Den Blick für die Diagnose schärfen

Jährlich erkranken rund 2000 Kinder und Jugendliche in Deutschland an Krebs. Dank verbesserter Therapien werden heute zwei von drei Kindern wieder gesund, bei Leukämien liegen die Heilungsraten sogar bei 90 Prozent.

Wiederkehrende Fieberinfekte, Erbrechen, Gelenkschmerzen – erste Anzeichen einer Krebserkrankung bei Kindern kommen häufig harmlos daher. „Die vagen Symptome machen es vielen Eltern schwer, frühzeitig zu erkennen, dass etwas Ernstes dahinterstecken könnte“, erklärt Kinderonkologin Dr. Escherich. Auch für niedergelassene Kinderärzt:innen sei die Erstdiagnostik oft herausfordernd. Welche Hinweise können Eltern helfen, einen harmlosen Infekt von einer möglichen bösartigen Erkrankung zu unterscheiden? „Wenn sich Kinder über einen längeren Zeitraum ungewöhnlich verhalten, Gelenke oder Knochen so schmerzen, dass der Alltag für sie nicht mehr zu bewältigen ist, rate ich zu weiterführenden Untersuchungen.“

Um den Krebs sicher zu entlarven, ist eine Gewebeprobe notwendig.
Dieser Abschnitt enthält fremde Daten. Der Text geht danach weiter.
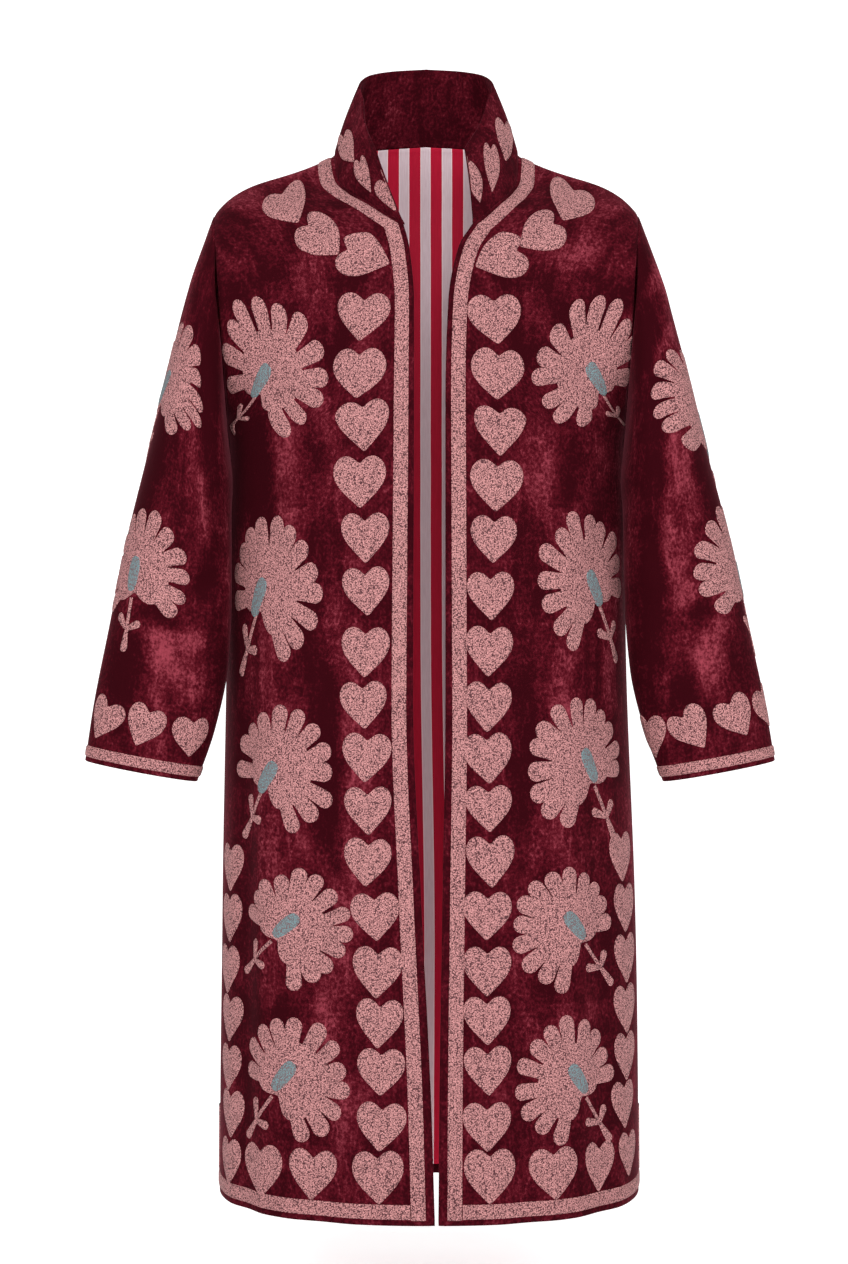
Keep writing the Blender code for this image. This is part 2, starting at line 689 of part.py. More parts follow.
for side_name, side in SIDES:
    wall("border_front_" + side_name, fronts[side], on_front_border,
         BORDER_TOP, BORDER_LIFT, THREAD)
wall("border_back_hem", back, on_back_hem, BORDER_TOP, BORDER_LIFT, THREAD)
wall("border_back_neck", back, on_back_neck, BORDER_TOP, BORDER_LIFT, THREAD)
cuff_row = len(sleeve_shares()) - 3
for side_name, side in SIDES:
    wall("border_cuff_" + side_name, sleeves[side], lambda place: place[0] == cuff_row,
         BORDER_TOP, BORDER_LIFT, THREAD)
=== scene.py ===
# Long open-front duster coat of burgundy velvet with chain-stitch embroidery, filled out as worn.
# Metres. Z is up, the front faces -Y, and left and right are the wearer's own.
import math

import bpy
import numpy as np
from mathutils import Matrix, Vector
from mathutils.bvhtree import BVHTree


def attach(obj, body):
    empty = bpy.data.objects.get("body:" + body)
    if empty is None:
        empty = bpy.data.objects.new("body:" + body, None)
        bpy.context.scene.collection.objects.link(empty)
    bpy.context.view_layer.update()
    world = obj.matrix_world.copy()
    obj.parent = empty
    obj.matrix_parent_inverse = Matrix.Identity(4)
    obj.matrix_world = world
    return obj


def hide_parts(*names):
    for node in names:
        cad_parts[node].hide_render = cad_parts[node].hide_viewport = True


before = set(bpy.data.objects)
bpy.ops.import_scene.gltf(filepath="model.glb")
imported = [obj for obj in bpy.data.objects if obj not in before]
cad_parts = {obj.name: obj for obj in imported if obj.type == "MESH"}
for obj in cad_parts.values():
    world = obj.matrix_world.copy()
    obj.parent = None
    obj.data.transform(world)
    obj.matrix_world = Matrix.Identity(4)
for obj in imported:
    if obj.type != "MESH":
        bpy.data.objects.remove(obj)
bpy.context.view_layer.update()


# Fronts
# Each front is one length of cotton velvet from the shoulder seam to the hem, with its neck,
# armhole and side cut to shape. It is sewn to the back at shoulder and side, with a vent below,
# and its cut edges are turned in over the lining.
HEM_Z = -1.114
UNDERARM_Z = -0.290
SHOULDER_Z = -0.062
HEM_FRONT_DROP = 0.0020
HEM_SIDE_RISE = 0.0050
MIDDLE_X_TOP = -0.0030
MIDDLE_X_HEM = 0.0002
FRONT_ROUND = 2.35
BACK_ROUND = 2.30
ARMHOLE_TURN = math.radians(42.0)
SHOULDER_X = 0.2300
UNDERARM_X = 0.2160
UNDERARM_Y = 0.010
ARMHOLE_FRONT = 0.074
ARMHOLE_BACK = 0.078
ARMHOLE_BOW = 0.0050
SHOULDER_ROUND = 0.040
SHOULDER_STATION = 5.0
FRONT_NECK_SHARE = 0.595
SEAM_SKEW = 0.0124
VELVET_THICK = 0.0020
SEAM_DIP = 0.0011
SEAM_REACH = 0.0035
CELL = 0.005
MIDDLE_LEANS_FROM = -0.50
MIDDLE_LEANS_OVER = 0.40
SKIRT_FOLD_OPENS = 0.45
HEM_SHAPE_REACH = 0.25
ARMHOLE_TURN_BY = 0.45
SHOULDER_ROUND_FROM = 0.55
ROW_POINTS = 321

# Half width, side seam depth and centre back depth of the body, by height
BODY_COLUMNS = ("z", "half_width", "side_y", "back_y")
BODY_TABLE = (
    (-1.114, 0.2268, 0.018, 0.100),
    (-1.000, 0.2262, 0.019, 0.100),
    (-0.800, 0.2235, 0.020, 0.102),
    (-0.550, 0.2168, 0.020, 0.106),
    (-0.400, 0.2146, 0.019, 0.110),
    (-0.330, 0.2122, 0.016, 0.112),
    (-0.305, 0.2128, 0.013, 0.112),
    (-0.290, 0.2160, 0.010, 0.112),
    (-0.160, 0.2160, 0.000, 0.110),
    (-0.060, 0.2160, 0.000, 0.099),
    (0.0285, 0.2160, 0.000, 0.076),
)

# Front edges, by height
EDGE_COLUMNS = ("z", "right_x", "left_x", "y")
EDGE_TABLE = (
    (-1.120, 0.0052, 0.0100, -0.155),
    (-0.988, 0.0010, 0.0112, -0.153),
    (-0.784, -0.0092, 0.0143, -0.148),
    (-0.580, -0.0174, 0.0174, -0.142),
    (-0.271, -0.0165, 0.0175, -0.130),
    (-0.166, -0.0166, 0.0207, -0.115),
    (-0.107, -0.0219, 0.0320, -0.1000),
    (-0.082, -0.0282, 0.0470, -0.0930),
)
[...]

Anhand dieser Probe lassen sich die bösartigen Zellen identifizieren und der jeweiligen Tumor-Unterform zuordnen. „Grundsätzlich erfordert die Krebsbehandlung im Kindesalter eine mehrmonatige, intensive Medikation“, sagt Dr. Escherich. Gegen Leukämien kommen passgenaue risikoadaptierte Chemotherapien, in seltenen Fällen auch Knochenmarktransplantationen, zum Einsatz. Die Behandlung erstreckt sich über zwei Jahre und umfasst eine klinische Intensivtherapie sowie eine anschließende Erhaltungstherapie, die zu Hause in Tablettenform verabreicht wird.

Mehr als neun von zehn Kindern können ihre Leukämie besiegen; Rückfälle sind selten. Doch die intensive, notwendige Therapie hat ihren Preis. „Wir schätzen, dass bis zur Hälfte der Patient:innen Spätfolgen erleiden, die sich im frühen Erwachsenenalter durch Herzmuskelschwäche oder Probleme des Skelettsystems äußern können.“ Ein Großteil dieser Spätfolgen lässt sich durch einen aufmerksamen und gesunden Lebensstil rechtzeitig erkennen und gut behandeln.